- Problem: Take each line that has the word "part" and return it.
#### Supplied material
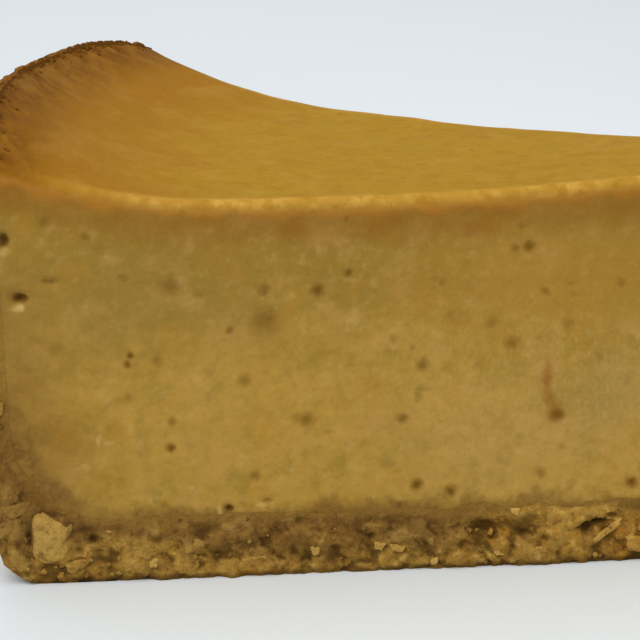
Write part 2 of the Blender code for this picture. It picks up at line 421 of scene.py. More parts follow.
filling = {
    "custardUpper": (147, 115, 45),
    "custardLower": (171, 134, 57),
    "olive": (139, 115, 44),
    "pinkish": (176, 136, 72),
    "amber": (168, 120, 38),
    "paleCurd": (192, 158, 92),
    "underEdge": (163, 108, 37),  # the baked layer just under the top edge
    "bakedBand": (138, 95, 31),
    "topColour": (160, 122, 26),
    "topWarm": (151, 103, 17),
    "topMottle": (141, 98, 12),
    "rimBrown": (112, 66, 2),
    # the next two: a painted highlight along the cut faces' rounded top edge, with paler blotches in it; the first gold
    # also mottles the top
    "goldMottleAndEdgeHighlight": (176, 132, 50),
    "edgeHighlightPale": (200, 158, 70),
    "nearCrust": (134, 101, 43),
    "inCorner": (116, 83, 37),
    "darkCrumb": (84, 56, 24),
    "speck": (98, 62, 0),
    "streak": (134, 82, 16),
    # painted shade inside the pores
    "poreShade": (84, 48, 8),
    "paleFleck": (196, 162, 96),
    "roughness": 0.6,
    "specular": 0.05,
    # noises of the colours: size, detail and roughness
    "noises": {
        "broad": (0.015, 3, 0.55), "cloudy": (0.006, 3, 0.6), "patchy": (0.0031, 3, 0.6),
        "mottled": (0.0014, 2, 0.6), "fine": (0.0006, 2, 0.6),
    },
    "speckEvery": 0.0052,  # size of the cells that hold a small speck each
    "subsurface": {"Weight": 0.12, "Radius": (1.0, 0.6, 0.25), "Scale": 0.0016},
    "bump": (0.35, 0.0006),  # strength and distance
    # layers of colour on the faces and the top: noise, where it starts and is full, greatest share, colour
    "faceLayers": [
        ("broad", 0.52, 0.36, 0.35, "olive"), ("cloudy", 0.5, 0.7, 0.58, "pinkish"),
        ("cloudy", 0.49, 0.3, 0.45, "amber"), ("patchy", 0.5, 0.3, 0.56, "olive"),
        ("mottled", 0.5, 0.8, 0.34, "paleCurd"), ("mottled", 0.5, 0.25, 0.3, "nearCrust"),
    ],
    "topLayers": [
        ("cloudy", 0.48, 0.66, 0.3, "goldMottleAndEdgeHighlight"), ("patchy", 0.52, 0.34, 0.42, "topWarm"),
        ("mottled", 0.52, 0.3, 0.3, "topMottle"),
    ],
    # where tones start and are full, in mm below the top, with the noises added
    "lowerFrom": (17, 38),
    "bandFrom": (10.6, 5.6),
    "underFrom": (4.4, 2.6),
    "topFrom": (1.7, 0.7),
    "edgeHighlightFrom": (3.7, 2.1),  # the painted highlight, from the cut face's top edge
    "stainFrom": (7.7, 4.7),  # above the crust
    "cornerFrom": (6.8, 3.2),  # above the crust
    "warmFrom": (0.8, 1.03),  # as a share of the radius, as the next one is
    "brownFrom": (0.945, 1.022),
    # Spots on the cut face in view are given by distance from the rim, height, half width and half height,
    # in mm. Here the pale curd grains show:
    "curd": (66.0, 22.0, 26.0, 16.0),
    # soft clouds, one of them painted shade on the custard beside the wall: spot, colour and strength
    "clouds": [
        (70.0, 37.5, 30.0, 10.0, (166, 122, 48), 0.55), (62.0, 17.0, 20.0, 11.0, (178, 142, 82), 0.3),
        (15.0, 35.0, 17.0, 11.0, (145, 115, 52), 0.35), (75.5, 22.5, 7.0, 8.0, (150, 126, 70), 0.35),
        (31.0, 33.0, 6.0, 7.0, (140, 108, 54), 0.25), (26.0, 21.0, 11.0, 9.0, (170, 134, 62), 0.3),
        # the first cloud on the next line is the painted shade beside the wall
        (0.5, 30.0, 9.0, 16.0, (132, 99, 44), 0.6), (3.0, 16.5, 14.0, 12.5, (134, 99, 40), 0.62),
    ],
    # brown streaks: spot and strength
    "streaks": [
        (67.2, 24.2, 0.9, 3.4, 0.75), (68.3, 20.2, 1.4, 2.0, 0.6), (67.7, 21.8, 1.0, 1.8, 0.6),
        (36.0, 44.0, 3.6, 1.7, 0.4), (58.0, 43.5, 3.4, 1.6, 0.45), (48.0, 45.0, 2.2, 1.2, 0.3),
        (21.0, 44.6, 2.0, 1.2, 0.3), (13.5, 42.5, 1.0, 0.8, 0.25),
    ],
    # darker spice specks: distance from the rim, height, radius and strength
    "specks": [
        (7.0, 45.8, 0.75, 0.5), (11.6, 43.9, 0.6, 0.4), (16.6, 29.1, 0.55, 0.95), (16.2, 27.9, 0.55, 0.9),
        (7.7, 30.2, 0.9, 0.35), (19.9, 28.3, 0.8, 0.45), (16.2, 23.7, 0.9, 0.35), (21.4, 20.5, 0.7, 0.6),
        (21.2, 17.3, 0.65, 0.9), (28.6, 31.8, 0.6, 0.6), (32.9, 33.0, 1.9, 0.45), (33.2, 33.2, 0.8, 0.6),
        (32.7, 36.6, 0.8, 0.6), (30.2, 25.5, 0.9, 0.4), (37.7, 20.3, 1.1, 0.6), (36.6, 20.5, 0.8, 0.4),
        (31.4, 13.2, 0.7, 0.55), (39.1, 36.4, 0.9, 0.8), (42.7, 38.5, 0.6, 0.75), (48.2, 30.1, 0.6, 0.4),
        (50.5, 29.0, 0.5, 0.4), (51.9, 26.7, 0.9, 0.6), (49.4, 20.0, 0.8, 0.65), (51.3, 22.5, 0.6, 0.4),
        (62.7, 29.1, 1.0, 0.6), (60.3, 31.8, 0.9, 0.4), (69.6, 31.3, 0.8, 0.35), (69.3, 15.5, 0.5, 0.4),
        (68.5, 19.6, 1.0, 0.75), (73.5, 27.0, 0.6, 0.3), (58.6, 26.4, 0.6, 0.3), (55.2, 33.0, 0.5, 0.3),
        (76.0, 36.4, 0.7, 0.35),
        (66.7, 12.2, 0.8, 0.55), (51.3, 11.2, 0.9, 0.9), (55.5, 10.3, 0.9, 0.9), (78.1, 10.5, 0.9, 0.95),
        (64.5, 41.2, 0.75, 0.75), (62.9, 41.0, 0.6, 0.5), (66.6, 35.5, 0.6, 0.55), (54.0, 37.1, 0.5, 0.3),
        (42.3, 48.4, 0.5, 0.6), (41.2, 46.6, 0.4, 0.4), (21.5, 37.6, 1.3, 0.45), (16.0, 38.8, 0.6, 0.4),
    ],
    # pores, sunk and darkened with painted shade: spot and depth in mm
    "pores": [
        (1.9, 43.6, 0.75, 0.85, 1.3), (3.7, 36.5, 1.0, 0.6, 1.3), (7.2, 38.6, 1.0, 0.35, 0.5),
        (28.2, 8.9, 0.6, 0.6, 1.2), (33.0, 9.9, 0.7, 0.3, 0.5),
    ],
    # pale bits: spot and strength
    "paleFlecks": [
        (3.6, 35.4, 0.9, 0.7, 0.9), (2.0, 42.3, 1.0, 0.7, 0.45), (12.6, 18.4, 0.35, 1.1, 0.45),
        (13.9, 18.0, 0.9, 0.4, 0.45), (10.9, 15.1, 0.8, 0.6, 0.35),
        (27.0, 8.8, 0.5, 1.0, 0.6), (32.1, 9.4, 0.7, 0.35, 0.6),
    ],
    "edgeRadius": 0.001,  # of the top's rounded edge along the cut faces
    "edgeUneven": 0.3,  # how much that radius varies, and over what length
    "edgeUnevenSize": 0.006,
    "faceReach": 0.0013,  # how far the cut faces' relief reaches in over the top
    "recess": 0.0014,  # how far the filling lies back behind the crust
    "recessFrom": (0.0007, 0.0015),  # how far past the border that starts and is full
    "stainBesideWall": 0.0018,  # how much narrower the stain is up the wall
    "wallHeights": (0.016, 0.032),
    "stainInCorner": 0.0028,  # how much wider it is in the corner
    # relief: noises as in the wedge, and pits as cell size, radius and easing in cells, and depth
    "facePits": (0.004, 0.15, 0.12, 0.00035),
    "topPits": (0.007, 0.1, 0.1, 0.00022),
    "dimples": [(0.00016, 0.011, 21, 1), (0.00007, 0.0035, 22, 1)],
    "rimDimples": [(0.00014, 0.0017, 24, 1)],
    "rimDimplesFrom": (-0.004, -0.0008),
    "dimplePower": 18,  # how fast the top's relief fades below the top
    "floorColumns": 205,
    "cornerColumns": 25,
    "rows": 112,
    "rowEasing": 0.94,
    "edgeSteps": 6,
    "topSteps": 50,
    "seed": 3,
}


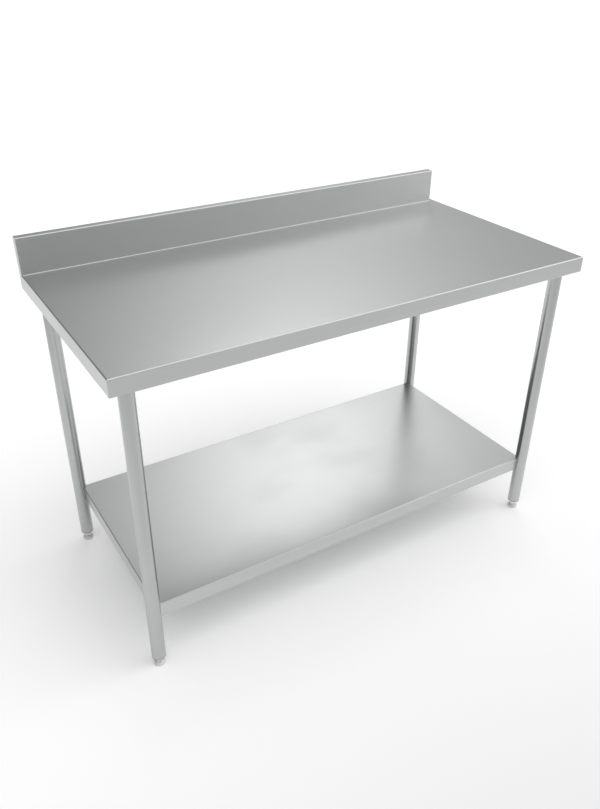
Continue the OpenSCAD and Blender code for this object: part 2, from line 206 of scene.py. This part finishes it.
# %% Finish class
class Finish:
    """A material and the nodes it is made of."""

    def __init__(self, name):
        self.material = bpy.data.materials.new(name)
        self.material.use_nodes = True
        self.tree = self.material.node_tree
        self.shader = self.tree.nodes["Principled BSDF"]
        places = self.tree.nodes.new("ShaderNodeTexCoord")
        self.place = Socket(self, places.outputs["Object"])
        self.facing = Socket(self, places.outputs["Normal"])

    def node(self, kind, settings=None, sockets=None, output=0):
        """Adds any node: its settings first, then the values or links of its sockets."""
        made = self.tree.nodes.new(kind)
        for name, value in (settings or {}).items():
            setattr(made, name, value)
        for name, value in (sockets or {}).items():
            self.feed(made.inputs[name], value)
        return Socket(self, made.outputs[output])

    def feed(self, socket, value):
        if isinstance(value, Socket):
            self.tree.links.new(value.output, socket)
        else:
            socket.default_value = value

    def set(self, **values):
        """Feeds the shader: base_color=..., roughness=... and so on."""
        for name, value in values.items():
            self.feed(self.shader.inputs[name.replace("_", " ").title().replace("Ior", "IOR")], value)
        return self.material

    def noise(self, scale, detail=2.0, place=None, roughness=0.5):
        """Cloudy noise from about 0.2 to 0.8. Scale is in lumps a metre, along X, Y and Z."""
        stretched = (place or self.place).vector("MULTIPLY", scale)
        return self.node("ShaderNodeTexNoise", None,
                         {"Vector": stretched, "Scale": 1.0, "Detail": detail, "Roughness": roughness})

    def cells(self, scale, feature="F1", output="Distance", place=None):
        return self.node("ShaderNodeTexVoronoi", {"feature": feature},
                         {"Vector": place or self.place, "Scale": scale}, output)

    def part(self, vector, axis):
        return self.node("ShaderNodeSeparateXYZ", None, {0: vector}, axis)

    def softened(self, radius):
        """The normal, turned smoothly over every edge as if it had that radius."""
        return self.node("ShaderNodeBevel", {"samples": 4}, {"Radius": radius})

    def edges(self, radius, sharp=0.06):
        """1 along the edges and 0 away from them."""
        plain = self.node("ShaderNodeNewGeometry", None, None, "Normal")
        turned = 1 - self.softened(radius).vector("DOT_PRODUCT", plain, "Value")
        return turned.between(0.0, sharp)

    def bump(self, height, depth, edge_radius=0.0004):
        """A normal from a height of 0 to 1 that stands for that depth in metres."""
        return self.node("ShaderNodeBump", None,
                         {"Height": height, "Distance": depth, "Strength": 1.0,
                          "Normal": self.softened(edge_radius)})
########
- Response below:
Write part 2 of the Blender code for this picture. It picks up at line 421 of scene.py. More parts follow.
Continue the OpenSCAD and Blender code for this object: part 2, from line 206 of scene.py. This part finishes it.
    def part(self, vector, axis):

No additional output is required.